このように、観光地でコインパーキングの設置許認可を取るのはハードルが高いとともに労力がかかります。よほど、一連の法規や手順に知識や経験がある方でなければ、専門家に任せたほうがスムーズに手続きを進めることができます。弊社ショウワパークは長年、観光地はじめ諸手続きが複雑な自治体にコインパーキングを多数設営してきましたので、安心してお任せください。知識と経験豊かなスタッフが、土地利用の調査から検査完了通知まで一貫してお手伝いします。
【観光地でのコインパーキング運営は最強です】
観光地でコインパーキングを運営したい!と考えていたけれど、これほど手続きが複雑であるのを知ると、あきらめようかと思われる方もいることでしょう。でも、ちょっと待ってください。観光地でのコインパーキングは、下手な駅近パーキングよりも収益が安定する場合が実に多いです。そもそも観光地には大勢の人が訪れますので、季節によっては、どこのコインパーキングも満車で、観光地外にいったん車を止めてから公共交通を使って観光地に遊びに来る方もいるくらいです。
また、車で来訪される多くの観光客に、自治体にお墨付きをもらったコインパーキングを提供することは、地域貢献にもなり、やりがいのある仕事とも言えるでしょう。

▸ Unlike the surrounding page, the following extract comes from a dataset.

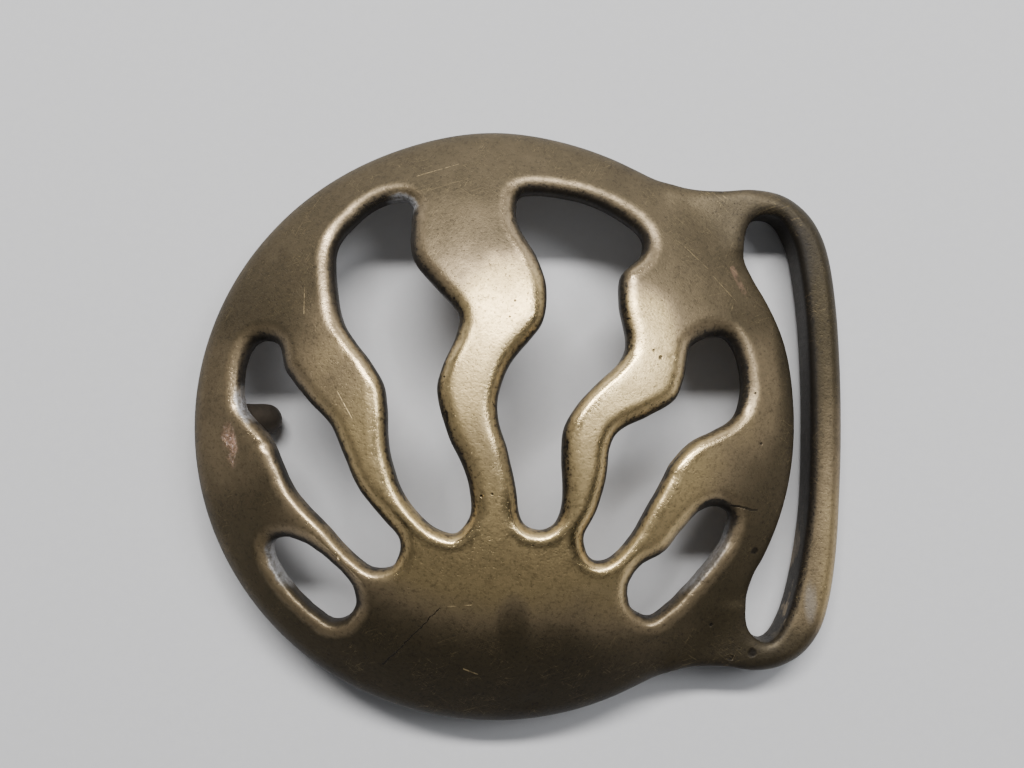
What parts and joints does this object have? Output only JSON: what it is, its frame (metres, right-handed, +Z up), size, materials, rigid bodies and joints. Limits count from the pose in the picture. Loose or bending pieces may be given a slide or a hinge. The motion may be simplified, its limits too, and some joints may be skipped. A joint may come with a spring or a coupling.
{
  "type": "belt buckle",
  "caption": "Domed oval cast-brass belt buckle, pierced into a rising sun with wavy rays, with a D-shaped belt loop and a leaning stud behind.",
  "frame": {"origin": "middle of the buckle's bounding box, on the table that it lies on", "axes": "face up: +X towards the belt loop, +Y towards the top of the face as the picture shows it, +Z up out of the face"},
  "size_m": [0.0691, 0.0623, 0.0156],
  "materials": {
    "aged_brass": "worn satin brass with brown tarnish, brighter on raised edges",
    "stud_brass": "dark tarnished brass"
  },
  "bodies": {
    "root": {"buckle_casting": "aged_brass", "belt_stud": "stud_brass"}
  },
  "joints": []
}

「用地を有効利用したい。」「コインパーキングはどうだろう?」
「でも、条例があって設置がむずかしそう。」
このような検討やお悩みを抱えている方は、ぜひとも弊社にご相談ください。
相談したからといって、すぐにコインパーキング設営の一連の手続きに入るわけではありませんのでご安心ください。まずは、どのようなことでもお気軽にご相談下されば、経験豊かなスタッフが時間をかけて丁寧に対応させていただきます。
成功ポイント
・コインパーキングをつくる時は、まず自治体の条例を調べましょう。
・条例がある場合は、手続きに時間と労力がかかります。
・観光地のコインパーキングは収益が安定する場合が多いです。
・実績のある運営会社に相談するとスムーズで安心です。